Australian Prosecco on the rise
The National Vintage Report released this week has revealed that the Australian winegrape crush in 2019 was 1.73 million tonnes — a decrease of 3% from the 2018 harvest.
Red varieties generally fared better than white varieties in term of production, with Shiraz the top variety and Malbec the biggest percentage production increase recorded (up 46%). Chardonnay was the top white variety; however, the report highlighted that while most of the white varieties reported a percentage decrease in production for 2018, Prosecco bucked the trend, increasing by 42% to 9936 tonnes. Prosecco is now the 11th largest varietal by value in the off-trade retail wine market, according to the report.
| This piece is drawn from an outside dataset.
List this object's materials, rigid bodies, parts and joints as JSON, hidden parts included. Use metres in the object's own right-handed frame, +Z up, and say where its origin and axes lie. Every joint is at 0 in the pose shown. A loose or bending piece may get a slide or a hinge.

According to Australian Grape & Wine (AGW), this continues the steady growth trend in the variety over the past five years. The growth in Prosecco grape production is mirrored in the domestic wine market, where sales of Prosecco have increased by over 100% in the past two years.
Tony Battaglene, Chief Executive of Australian Grape & Wine, said: “It’s great to see Prosecco being embraced by Australian producers and consumers. Australia has been producing great wine from Prosecco grapes for years, which is why we’ve been working so hard to maintain Australian producers’ rights to grow the variety.
“Not only are the sales of the wine positive, but the average price of grapes is the second highest of any other in the top 10 — almost double that of all other white varieties. At a time when grape and wine businesses in communities across rural and regional Australia are working hard to maintain economic viability, this is a terrific result.”
Prosecco has been produced in Australia since the early 2000s, after grape vines were imported from Italy in 1997.
Until 2009, Prosecco was universally regarded as a grape variety. However, in 2009, Prosecco was recognised as a geographical indication (GI) by Italian law through the creation of a Denominazione di Origine Controllata (DOC) across the Veneto and Friuli regions. Prosecco is the name of a town just outside Trieste.
At this time, the name for the grape used to make Prosecco was changed to Glera. Prosecco is now registered in EU law as a GI.
The European Commission tried to register Prosecco as a GI in Australia in 2013, but it failed after the Winemakers’ Federation of Australia (now Australian Grape and Wine Inc) argued successfully that it was the name of a grape variety.
“We have been disappointed by the efforts of the European Union to protect their producers against any competition through subsidies and cynical attempts to create geographical indications of grape varieties,” Battaglene said.
Researchers from Monash University’s Faculty of Law have maintained in a study, published in the Australian Intellectual Property Journal, that Prosecco has been the name of a grape variety since the 18th century, and probably much earlier. According to Professor Mark Davison of Monash University’s Law Faculty, Monash research finds that Prosecco is a grape variety and should not be considered a GI.
Battaglene concluded: “There’s no question about Australian producers’ rights to produce, label and sell Australian Prosecco. Maintaining these rights and ensuring the investments growers and winemakers have made in the variety are on solid ground all comes down to the outcome of our free trade agreement negotiations with the European Union. We’ve already won the fight in Australia from a legal perspective back in 2013, and we are delighted the Australian Government continues to honour this court ruling and back Australia’s grape growers and winemakers.”